Your style and mine are very similar. It works, it's simple, it lets you focus on execution and not the minutiae of excessive details.
We'll expand your exercise repertoire later...
Counting calories or planning to the hilt is indeed a surefire way for me to fail.
This is where discipline and common sense prove their worth tenfold. If you know what is HEALTHY to eat, what is UNHEALTHY to eat, and build up a list of foods you can regularly prepare, eat, and enjoy without too much fuss, then I dare say 90% of your nutrition is taken care of, and factored INTO your routine AS YOUR ROUTINE.
So!
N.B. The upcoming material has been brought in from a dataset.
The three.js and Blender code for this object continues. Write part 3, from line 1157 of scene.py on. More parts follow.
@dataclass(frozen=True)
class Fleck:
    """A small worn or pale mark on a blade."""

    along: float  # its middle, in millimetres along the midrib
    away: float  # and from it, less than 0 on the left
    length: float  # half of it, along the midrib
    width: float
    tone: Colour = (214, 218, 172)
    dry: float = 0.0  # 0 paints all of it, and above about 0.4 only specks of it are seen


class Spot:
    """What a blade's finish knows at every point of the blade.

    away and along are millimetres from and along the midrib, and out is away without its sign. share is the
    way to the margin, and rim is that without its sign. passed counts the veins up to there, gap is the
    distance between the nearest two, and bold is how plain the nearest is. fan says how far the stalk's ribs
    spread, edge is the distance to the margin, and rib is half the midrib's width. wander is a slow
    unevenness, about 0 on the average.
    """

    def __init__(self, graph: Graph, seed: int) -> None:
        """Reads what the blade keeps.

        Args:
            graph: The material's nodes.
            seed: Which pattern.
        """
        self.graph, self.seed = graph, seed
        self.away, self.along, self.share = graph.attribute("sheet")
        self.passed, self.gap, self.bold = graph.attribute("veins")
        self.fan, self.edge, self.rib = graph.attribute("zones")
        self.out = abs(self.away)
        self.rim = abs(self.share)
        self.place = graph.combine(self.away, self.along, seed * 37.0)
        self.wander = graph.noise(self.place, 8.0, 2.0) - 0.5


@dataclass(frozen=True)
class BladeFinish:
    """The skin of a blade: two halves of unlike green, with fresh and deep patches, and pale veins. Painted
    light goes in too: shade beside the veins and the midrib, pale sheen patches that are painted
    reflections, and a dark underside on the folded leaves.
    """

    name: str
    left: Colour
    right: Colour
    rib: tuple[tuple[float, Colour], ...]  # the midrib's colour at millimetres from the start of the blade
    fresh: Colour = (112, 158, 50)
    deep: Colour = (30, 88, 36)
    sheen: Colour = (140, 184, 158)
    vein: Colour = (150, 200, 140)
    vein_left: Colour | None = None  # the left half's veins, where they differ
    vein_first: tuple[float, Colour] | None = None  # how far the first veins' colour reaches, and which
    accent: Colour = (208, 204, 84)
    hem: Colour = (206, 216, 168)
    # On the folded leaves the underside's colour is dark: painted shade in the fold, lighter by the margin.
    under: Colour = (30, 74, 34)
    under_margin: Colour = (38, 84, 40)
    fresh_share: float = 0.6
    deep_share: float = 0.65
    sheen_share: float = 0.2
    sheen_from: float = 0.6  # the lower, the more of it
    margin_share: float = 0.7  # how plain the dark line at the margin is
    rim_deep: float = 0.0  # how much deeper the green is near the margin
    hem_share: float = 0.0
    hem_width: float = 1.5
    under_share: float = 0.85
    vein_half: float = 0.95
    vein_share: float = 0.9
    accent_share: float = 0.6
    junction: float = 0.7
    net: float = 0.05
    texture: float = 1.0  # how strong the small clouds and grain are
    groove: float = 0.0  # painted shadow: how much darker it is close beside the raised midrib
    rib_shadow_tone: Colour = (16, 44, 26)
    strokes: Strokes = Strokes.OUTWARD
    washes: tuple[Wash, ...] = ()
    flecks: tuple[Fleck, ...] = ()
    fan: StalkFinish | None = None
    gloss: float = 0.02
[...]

On your list, perhaps I should explain bullet-point style the way I eat.
- I drink alcohol but once a month, avoid prepackaged and heavily processed foods, and haven't had candy (dark chocolate notwithstanding), soda or fried foods since I was... thirteen?
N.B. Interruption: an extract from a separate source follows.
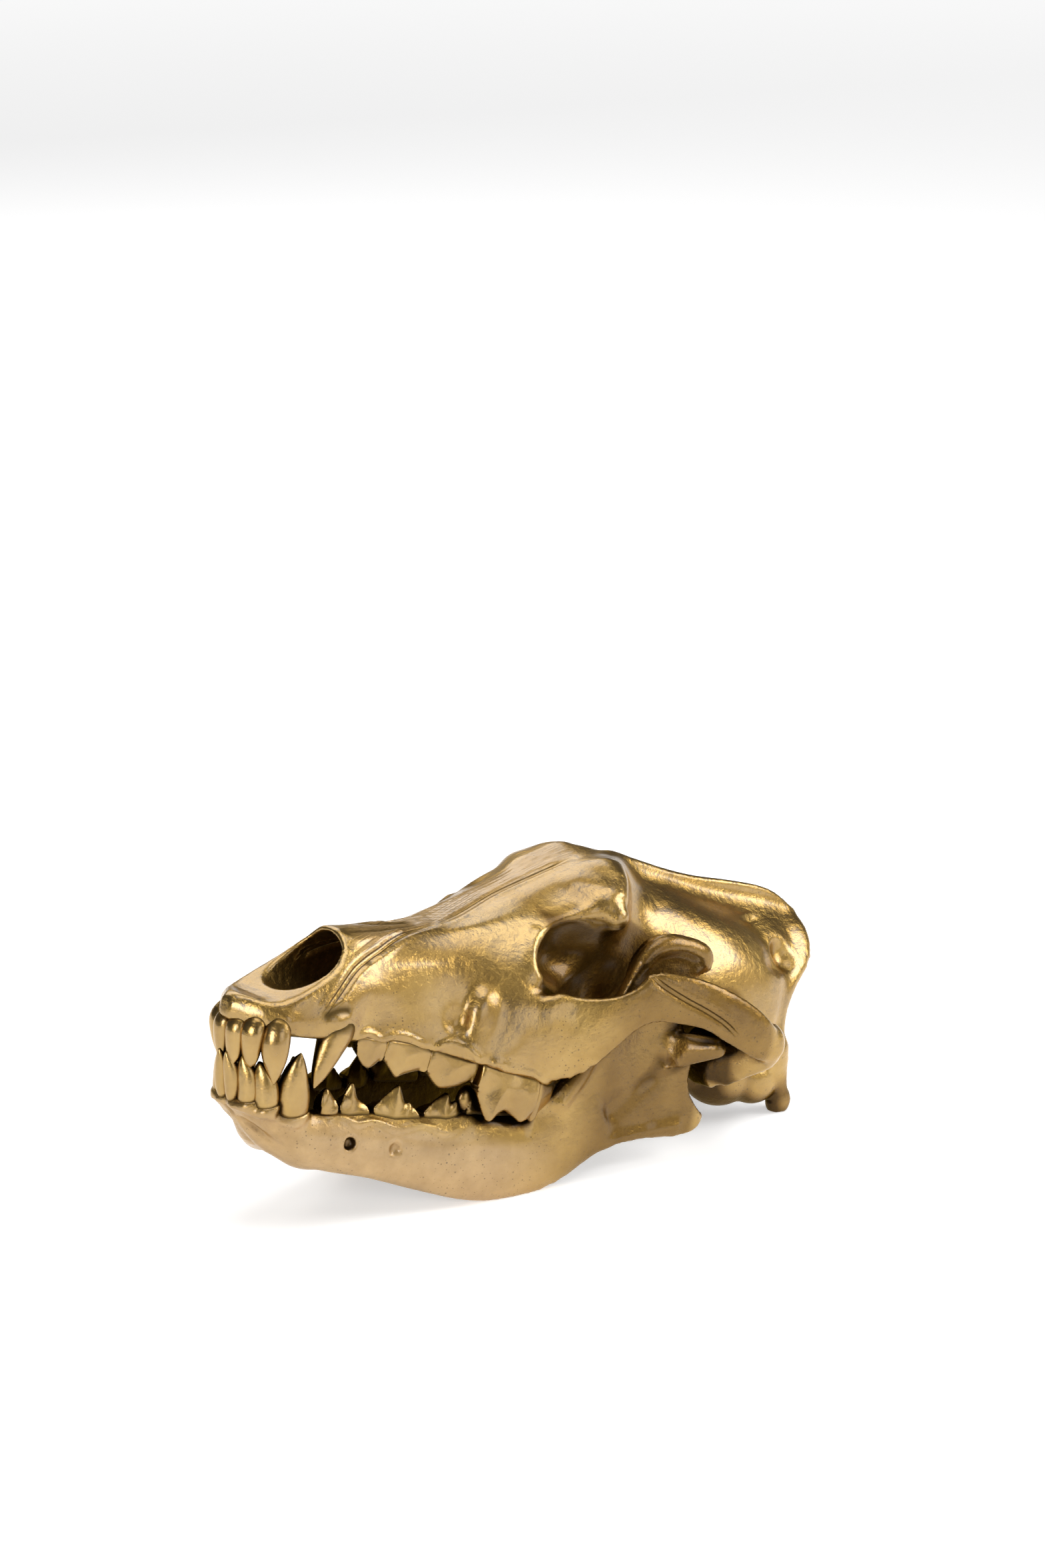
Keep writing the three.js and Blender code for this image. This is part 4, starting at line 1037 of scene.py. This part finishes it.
def paper():
    """Matt white, with a glow that grows away from the skull."""
    material, nodes, link, shader = new_material("floor")
    preset(shader, {"Base Color": (*FLOOR_COLOUR, 1), "Roughness": 0.9})
    preset(shader, {"Specular IOR Level": 0.1, "Emission Color": (1, 1, 1, 1)})
    away = nodes.new("ShaderNodeVectorMath")
    away.operation = "LENGTH"
    link(nodes.new("ShaderNodeTexCoord").outputs["Object"], away.inputs[0])
    glow = nodes.new("ShaderNodeMapRange")
    (near, least), (far, most) = GLOW_NEAR, GLOW_FAR
    preset(glow, {"From Min": near, "From Max": far, "To Min": least, "To Max": most})
    link(away.outputs["Value"], glow.inputs["Value"])
    link(glow.outputs["Result"], shader.inputs["Emission Strength"])
    return material


def add_studio():
    corners = [(x * FLOOR_HALF, y * FLOOR_HALF, 0) for x, y in ((-1, -1), (1, -1), (1, 1), (-1, 1))]
    mesh = bpy.data.meshes.new("floor")
    mesh.from_pydata(corners, [], [(0, 1, 2, 3)])
    mesh.materials.append(paper())
    floor = add_object("floor", mesh)
    world = bpy.data.worlds.new("studio")
    world.use_nodes = True
    preset(world.node_tree.nodes["Background"], {"Color": (1, 1, 1, 1), "Strength": WORLD_STRENGTH})
    bpy.context.scene.world = world
    for name, (place, size, power) in LAMPS.items():
        add_lamp(name, place, size, power)


add_camera()
add_studio()
bpy.context.scene.view_settings.view_transform = "Standard"

bone_brass = brass("cast_brass", 0.0, 1.0)
tooth_brass = brass("polished_brass", 3.0, 0.0)

cranium, jaw = cranium_field(), jaw_field()
teeth = {name: tooth_field(name) for name in [*PEGS, *BLADES]}
around = room_round([cranium, jaw, *teeth.values()])
bones = {"upper": (*cranium.whole(), cranium.cell), "lower": (*jaw.whole(), jaw.cell)}

for node, bone, shaped in (("cranium", "upper", shaped_cranium), ("lower_jaw", "lower", shaped_jaw)):
    points, faces = surface_of(*bones[bone])
    finish_piece(node, "_bone", points, faces, bone_brass, shaped, around)

for name, field in teeth.items():
    points, faces = surface_of(field.value, field.low, field.cell)
    shaped = stained_tooth(bones[name.split("_")[0]])
    for side, x, turned in (("_left", 1, faces), ("_right", -1, faces[:, ::-1])):
        sided = points * (x, 1, 1)
        finish_piece(name + side, "_crown", sided, turned, tooth_brass, shaped, around)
- I don't eat white flour or sugary things unless I'm specifically having a dessert (which is rare)
- What I eat primarily is fruit, vegetables, random grains (did ye know how good Quinoa can be? Mmm), and meat (Mooo. Cluck, cluck. *fish noise*) - more white than red meat, and fish. Sushi is Goddess Divine.
- I had to actually add fat to my daily food because I naturally did not eat enough of it. So, occasional cheese, olive oil for cooking, and cream in tea.
- I drink a lot of water, especially in the form of tea - green, herbal, and occasionally black.
- Really the only vice I have is caffeine, and I cut back to one cup of black tea a day, so...
- So the primary thing which dictates my weight is my activity level, which has dropped recently due to life. Hey, I just realized that!

- I haven't weighed myself in ten years, and primarily go by how I look and what I fit into.
Your diet sounds remarkable to me. Seriously.
I mean as to what shape/body composition one's body is happiest at, fat-to-muscle-percentage wise. Women have a bit higher of fat naturally, but really the concept is the same.
Does that make sense? I wish to know what level of lean body mass is best for what I want to do and what is feasible. Is this essentially something only I can figure out through experience? 
I know the sky is the limit for those dedicated, but I wish this to be part of my lifestyle, not a fitness routine I do just to lose fat.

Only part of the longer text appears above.